In any case, I'm not entirely convinced Venezuela is on this ineluctable road to paradise.
Better to be despised for too anxious apprehensions, than ruined by too confident a security. --Edmund Burke
Thank you for your reasoned reply. I particularly like the use of 'moron'. Very classy.
My first sentence makes it clear that I'm generalising about all systems. Making a distinction between communism and socialism may be useful in a different context, but here it's pure pedantry.
That 'socialism has never been implemented' is a form of the 'no true scotsman' fallacy. Meaningful observations can be made from attempts to implement socialism, from elements of other forms of government that have had strong socialist elements and from limited implementations of socialism either in terms of scale or scope.

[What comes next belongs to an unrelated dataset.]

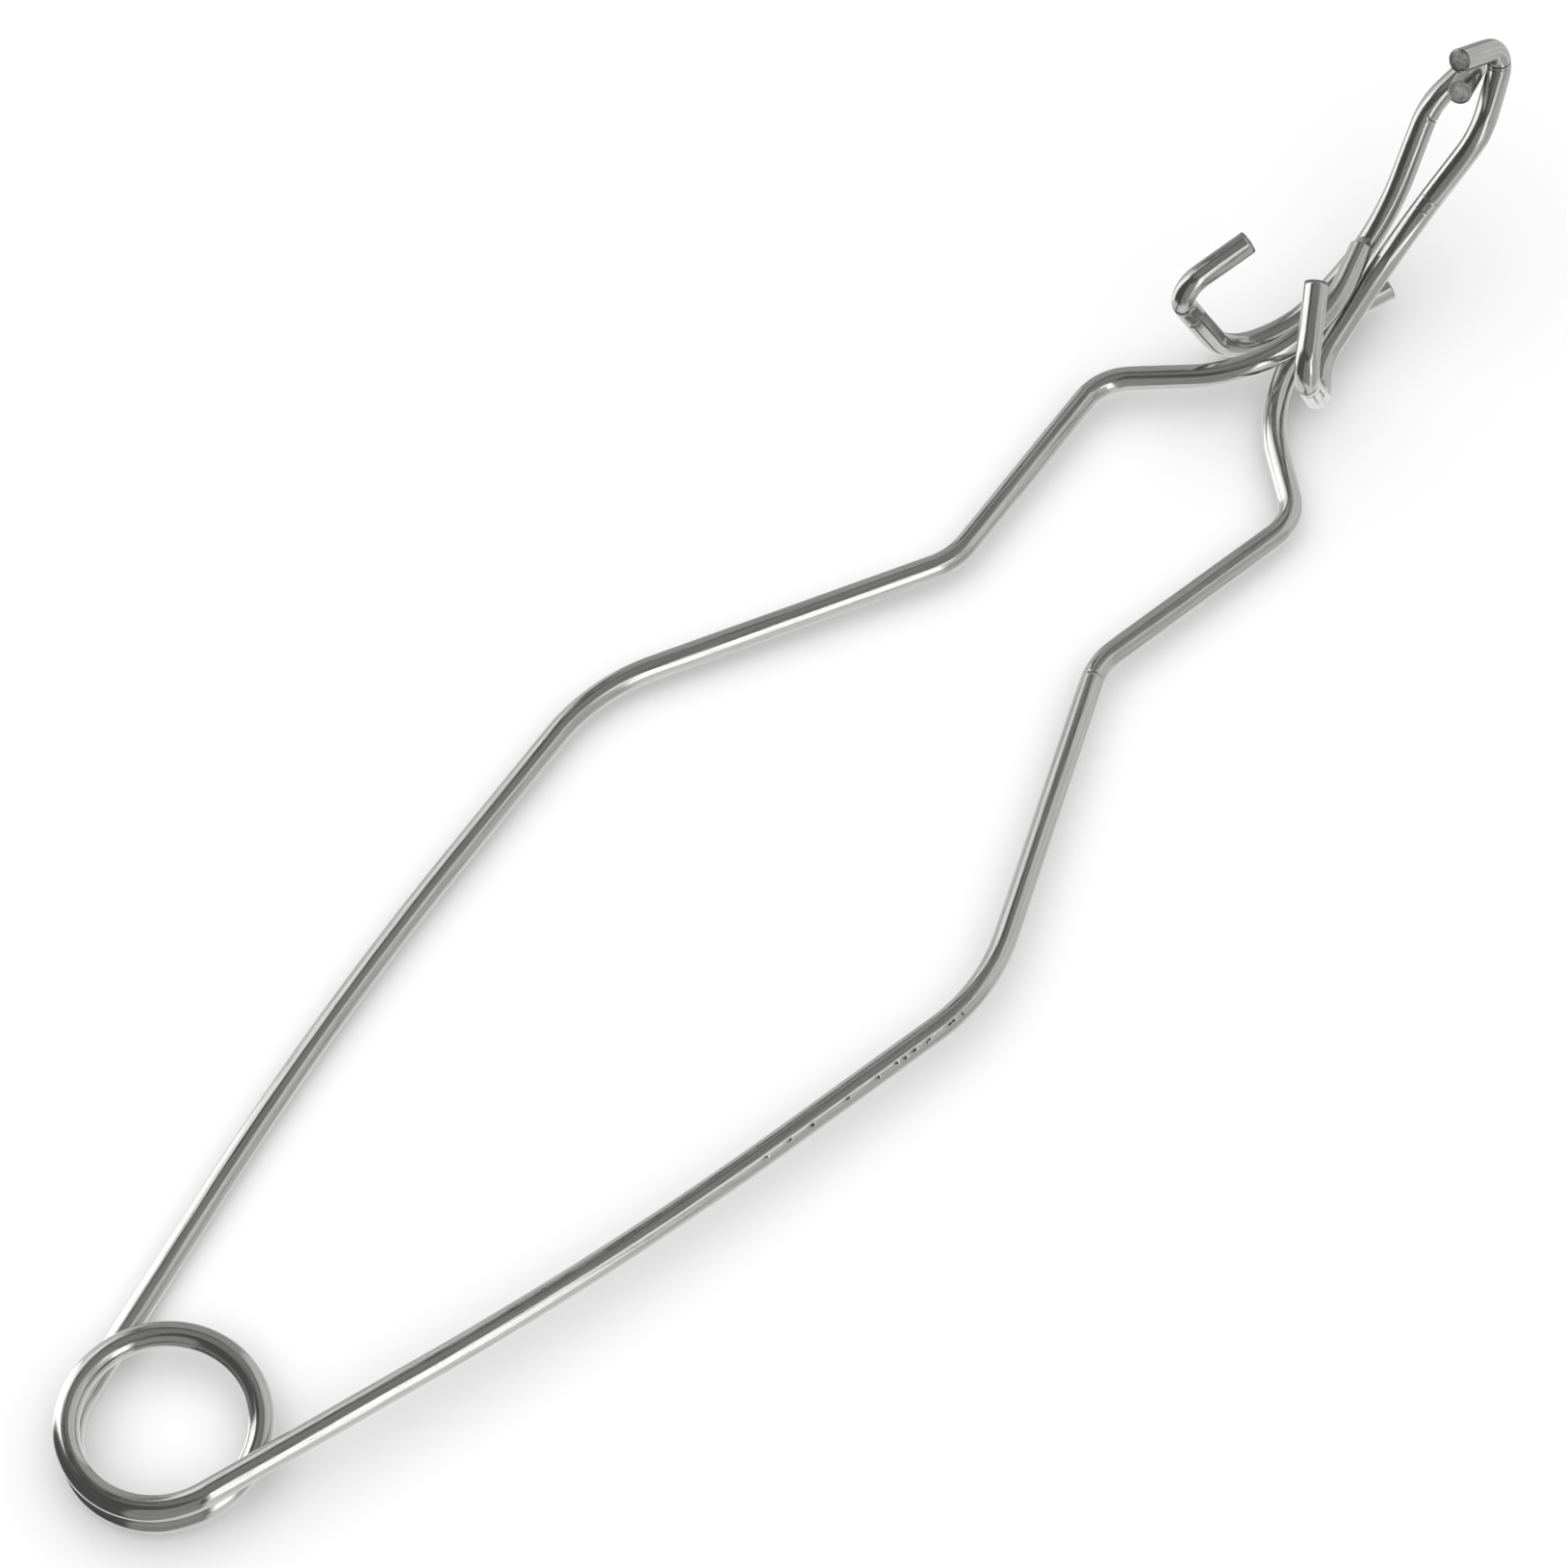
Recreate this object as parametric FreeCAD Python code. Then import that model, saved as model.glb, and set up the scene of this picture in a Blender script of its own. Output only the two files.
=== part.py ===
import FreeCAD, Part
import math
import os

# Bent spring-wire dish tongs, lying flat with the jaws closed. All sizes are in mm.
# Frame: the origin is on the ground under the middle of the spring coil, +X runs along the
# middle line to the jaw tips, +Y is the left lever's side and +Z is up, along the coil's axis.

WIRE_D = 4.5
WIRE_R = WIRE_D / 2.0

# Spring coil: a right-handed helix that starts at the left arm and ends at the right arm.
COIL_MEAN_R = 16.0
COIL_LOW_Z = WIRE_R
COIL_HIGH_Z = 8.97

# Bend corners of each wire: (x, y, z, bend radius). The first and last are cut ends.
LEFT_ARM_BENDS = [
    (71.8, 35.7, 3.1, 670.0),
    (150.6, 47.3, 3.9, 38.0),
    (214.0, 17.2, 4.5, 14.0),
    (261.7, 23.4, 5.0, 9.0),
    (283.8, -6.3, 11.3, 30.0),
]
LEFT_ARM_END = (310.5, 2.3, 15.2)

RIGHT_ARM_BENDS = [
    (71.8, -35.7, 7.6, 670.0),
    (150.6, -47.3, 6.2, 38.0),
    (214.0, -17.2, 5.1, 14.0),
    (261.7, -23.4, 4.2, 9.0),
    (283.8, 5.4, 4.0, 30.0),
]
RIGHT_ARM_END = (311.8, -3.9, 6.9)

LEFT_JAW_START = (289.0, 12.4, 29.4)
LEFT_JAW_BENDS = [
    (273.2, 16.4, 25.9, 4.6),
    (283.6, 11.7, 1.5, 9.0),
    (295.7, 5.0, 3.3, 28.5),
    (316.6, 2.7, 12.3, 48.0),
    (333.8, 6.6, 32.1, 14.0),
    (345.0, 4.3, 37.2, 3.2),
]
LEFT_JAW_END = (330.8, -1.5, 45.0)

RIGHT_JAW_START = (286.1, -5.7, 36.0)
RIGHT_JAW_BENDS = [
    (272.0, -15.3, 29.6, 4.6),
    (284.6, -9.8, 5.1, 5.7),
    (290.8, -4.8, 6.1, 13.1),
    (318.0, -1.5, 15.0, 34.0),
    (332.4, -6.2, 35.2, 14.0),
    (345.8, -0.5, 44.1, 3.6),
]
RIGHT_JAW_END = (332.6, 0.6, 50.6)

# Weld beads that fill the narrow gap between each jaw wire and its arm.
WELD_R = 1.7
WELD_HALF_LENGTH = 1.0

# The arms are made a little too long at the coil and trimmed to an upright radial plane.
TRIM_EXTRA = 1.0
TRIM_BOX = 8.0


def vector(point):
    return FreeCAD.Vector(point[0], point[1], point[2])


def unit(a, b):
    """Direction from point a to point b."""
    step = b - a
    step.normalize()
    return step


def coil_contact(bend, side):
    """Heading and point where an arm's straight line leaves the coil. side is +1 left, -1 right."""
    reach = math.hypot(bend[0], bend[1])
    bearing = math.atan2(abs(bend[1]), bend[0])
    heading = bearing - math.asin(COIL_MEAN_R / reach)
    x = -COIL_MEAN_R * math.sin(heading)
    y = side * COIL_MEAN_R * math.cos(heading)
    return heading, x, y


def wire_pieces(start, bends, end):
    """Straight and bent stretches of one wire: ("line", a, b) or ("arc", a, centre, axis, angle)."""
    corners = [vector(start)] + [vector(bend) for bend in bends] + [vector(end)]
    pieces = []
    here = corners[0]
    for index, bend in enumerate(bends):
        corner = corners[index + 1]
        inward = unit(corners[index], corner)
        outward = unit(corner, corners[index + 2])
        turn = inward.getAngle(outward)
        radius = bend[3]
        reach = radius * math.tan(turn / 2.0)
        bend_start = corner - inward * reach
        bend_end = corner + outward * reach
        axis = inward.cross(outward)
        axis.normalize()
        centre = bend_start + axis.cross(inward) * radius
        pieces.append(("line", here, bend_start))
        pieces.append(("arc", bend_start, inward, centre, axis, math.degrees(turn)))
        here = bend_end
    pieces.append(("line", here, corners[-1]))
    return pieces


def wire_solid(pieces):
    """Round wire of WIRE_D along the pieces, as one solid."""
    solids = []
    for piece in pieces:
        if piece[0] == "line":
            a, b = piece[1], piece[2]
            solids.append(Part.makeCylinder(WIRE_R, a.distanceToPoint(b), a, unit(a, b)))
        else:
            a, along, centre, axis, angle = piece[1:]
            section = Part.Face(Part.Wire(Part.makeCircle(WIRE_R, a, along)))
            solids.append(section.revolve(centre, axis, angle))
    return solids[0].fuse(solids[1:]).removeSplitter().Solids[0]


def arm_solid(bends, end, side, coil_z):
    """One handle arm, trimmed where it meets the coil."""
    heading, x, y = coil_contact(bends[0], side)
    contact = FreeCAD.Vector(x, y, coil_z)
    outward = unit(contact, vector(bends[0]))
    start = contact - outward * TRIM_EXTRA
    arm = wire_solid(wire_pieces(start, bends, end))
    box = Part.makeBox(TRIM_BOX, TRIM_BOX, TRIM_BOX)
    box.translate(FreeCAD.Vector(-TRIM_BOX, -TRIM_BOX / 2.0, -TRIM_BOX / 2.0))
    box.rotate(FreeCAD.Vector(0, 0, 0), FreeCAD.Vector(0, 0, 1), side * math.degrees(heading))
    box.translate(contact)
    return arm.cut(box).Solids[0]


def coil_solid():
    """Spring coil between the two arms. Its end faces are upright radial planes."""
    heading, x, y = coil_contact(LEFT_ARM_BENDS[0], 1)
    sweep = 540.0 - 2.0 * math.degrees(heading)
    rise = COIL_HIGH_Z - COIL_LOW_Z
    pitch = rise * 360.0 / sweep
    helix = Part.makeHelix(pitch, rise, COIL_MEAN_R)
    section = Part.Wire(Part.makeCircle(WIRE_R, FreeCAD.Vector(COIL_MEAN_R, 0, 0), FreeCAD.Vector(0, 1, 0)))
    coil = Part.Wire(helix.Edges).makePipeShell([section], True, True)
    coil.rotate(FreeCAD.Vector(0, 0, 0), FreeCAD.Vector(0, 0, 1), 90.0 + math.degrees(heading))
    coil.translate(FreeCAD.Vector(0, 0, COIL_LOW_Z))
    return coil.Solids[0]


def centre_line(pieces):
    """The wire's centre line as edges."""
    edges = []
    for piece in pieces:
        if piece[0] == "line":
            edges.append(Part.makeLine(piece[1], piece[2]))
        else:
            a, along, centre, axis, angle = piece[1:]
            edges.append(Part.Vertex(a).revolve(centre, axis, angle))
    return Part.makeCompound(edges)


def weld_solid(arm_bends, arm_end, jaw_start, jaw_bends, jaw_end, arm, jaw):
    """Bead where an arm and a jaw wire come closest, shaped by the two wires."""
    arm_line = centre_line(wire_pieces(arm_bends[-2][:3], arm_bends[-1:], arm_end))
    jaw_line = centre_line(wire_pieces(jaw_start, jaw_bends, jaw_end))
    gap = arm_line.distToShape(jaw_line)
    on_arm, on_jaw = gap[1][0]
    middle = (on_arm + on_jaw) * 0.5
    across = unit(on_jaw, on_arm)
    base = middle - across * WELD_HALF_LENGTH
    bead = Part.makeCylinder(WELD_R, 2.0 * WELD_HALF_LENGTH, base, across)
    return bead.cut(arm).cut(jaw).Solids[0]


os.makedirs("parts", exist_ok=True)

spring_coil = coil_solid()
left_arm = arm_solid(LEFT_ARM_BENDS, LEFT_ARM_END, 1, COIL_LOW_Z)
right_arm = arm_solid(RIGHT_ARM_BENDS, RIGHT_ARM_END, -1, COIL_HIGH_Z)
left_jaw = wire_solid(wire_pieces(LEFT_JAW_START, LEFT_JAW_BENDS, LEFT_JAW_END))
right_jaw = wire_solid(wire_pieces(RIGHT_JAW_START, RIGHT_JAW_BENDS, RIGHT_JAW_END))
left_weld = weld_solid(LEFT_ARM_BENDS, LEFT_ARM_END, LEFT_JAW_START, LEFT_JAW_BENDS, LEFT_JAW_END,
                       left_arm, left_jaw)
right_weld = weld_solid(RIGHT_ARM_BENDS, RIGHT_ARM_END, RIGHT_JAW_START, RIGHT_JAW_BENDS, RIGHT_JAW_END,
                        right_arm, right_jaw)

spring_coil.exportStep("parts/spring_coil.step")
left_arm.exportStep("parts/left_arm.step")
right_arm.exportStep("parts/right_arm.step")
left_jaw.exportStep("parts/left_jaw.step")
right_jaw.exportStep("parts/right_jaw.step")
left_weld.exportStep("parts/left_weld.step")
right_weld.exportStep("parts/right_weld.step")
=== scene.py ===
import math
import random

import bpy
from mathutils import Matrix, Quaternion, Vector, noise


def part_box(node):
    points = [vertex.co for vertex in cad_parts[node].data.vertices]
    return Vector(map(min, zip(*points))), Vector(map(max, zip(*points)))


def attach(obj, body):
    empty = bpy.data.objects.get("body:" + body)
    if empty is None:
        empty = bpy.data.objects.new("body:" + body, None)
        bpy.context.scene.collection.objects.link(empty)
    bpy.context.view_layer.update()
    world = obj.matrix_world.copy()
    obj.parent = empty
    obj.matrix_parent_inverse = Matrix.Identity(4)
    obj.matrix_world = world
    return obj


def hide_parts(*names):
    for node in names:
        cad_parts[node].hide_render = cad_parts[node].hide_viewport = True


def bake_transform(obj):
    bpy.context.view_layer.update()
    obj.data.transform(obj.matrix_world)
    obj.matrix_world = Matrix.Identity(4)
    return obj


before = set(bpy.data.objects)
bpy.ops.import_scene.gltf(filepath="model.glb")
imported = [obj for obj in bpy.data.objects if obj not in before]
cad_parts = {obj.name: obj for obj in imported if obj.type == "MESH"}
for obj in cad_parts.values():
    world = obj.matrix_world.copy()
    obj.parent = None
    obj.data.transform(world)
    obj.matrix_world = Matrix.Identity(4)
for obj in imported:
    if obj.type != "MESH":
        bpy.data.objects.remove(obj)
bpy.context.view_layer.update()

MM = 0.001

# ---------------------------------------------------------------- the wires, in mm, as in the CAD
WIRE_R = 2.25
COIL_MEAN_R = 16.0
COIL_LOW_Z = WIRE_R
COIL_HIGH_Z = 8.97

# Bend corners of each wire: (x, y, z, bend radius).
LEFT_ARM_BENDS = [
    (71.8, 35.7, 3.1, 670.0),
    (150.6, 47.3, 3.9, 38.0),
    (214.0, 17.2, 4.5, 14.0),
    (261.7, 23.4, 5.0, 9.0),
    (283.8, -6.3, 11.3, 30.0),
]
LEFT_ARM_END = (310.5, 2.3, 15.2)

RIGHT_ARM_BENDS = [
    (71.8, -35.7, 7.6, 670.0),
    (150.6, -47.3, 6.2, 38.0),
    (214.0, -17.2, 5.1, 14.0),
    (261.7, -23.4, 4.2, 9.0),
    (283.8, 5.4, 4.0, 30.0),
]
RIGHT_ARM_END = (311.8, -3.9, 6.9)

LEFT_JAW_START = (289.0, 12.4, 29.4)
LEFT_JAW_BENDS = [
    (273.2, 16.4, 25.9, 4.6),
    (283.6, 11.7, 1.5, 9.0),
    (295.7, 5.0, 3.3, 28.5),
    (316.6, 2.7, 12.3, 48.0),
    (333.8, 6.6, 32.1, 14.0),
    (345.0, 4.3, 37.2, 3.2),
]
LEFT_JAW_END = (330.8, -1.5, 45.0)

RIGHT_JAW_START = (286.1, -5.7, 36.0)
RIGHT_JAW_BENDS = [
    (272.0, -15.3, 29.6, 4.6),
    (284.6, -9.8, 5.1, 5.7),
    (290.8, -4.8, 6.1, 13.1),
    (318.0, -1.5, 15.0, 34.0),
    (332.4, -6.2, 35.2, 14.0),
    (345.8, -0.5, 44.1, 3.6),
]
RIGHT_JAW_END = (332.6, 0.6, 50.6)

# ---------------------------------------------------------------- mesh detail, in mm
PLAIN_SIDES = 48
FINE_SIDES = 96
PLAIN_STEP = 0.8
BEND_STEP = 0.3
MARK_STEP = 0.08
END_ROUND = 0.16
TIGHT_BEND = 16.0
WIDE_BEND = 60.0
BEND_FLAT = 0.10
BEND_RUN = 3.0
JOIN_CALM = 4.0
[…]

Your 'argument' uses the 'true socialism has never been implemented' phrase which is usually used to dismiss a criticism of socialism. You apparently lack the ability to do more than ape the form and deliver an ad-hominem in passing. You've managed to pack name calling, an ad-hominem and a criticism of tone into one sentence. That's the bottom three in terms of Paul Grahams hierarchy of disagreement. An impressive performance.
How about you make a contribution to the discussion and criticise the idea I expressed, or offer one of your own?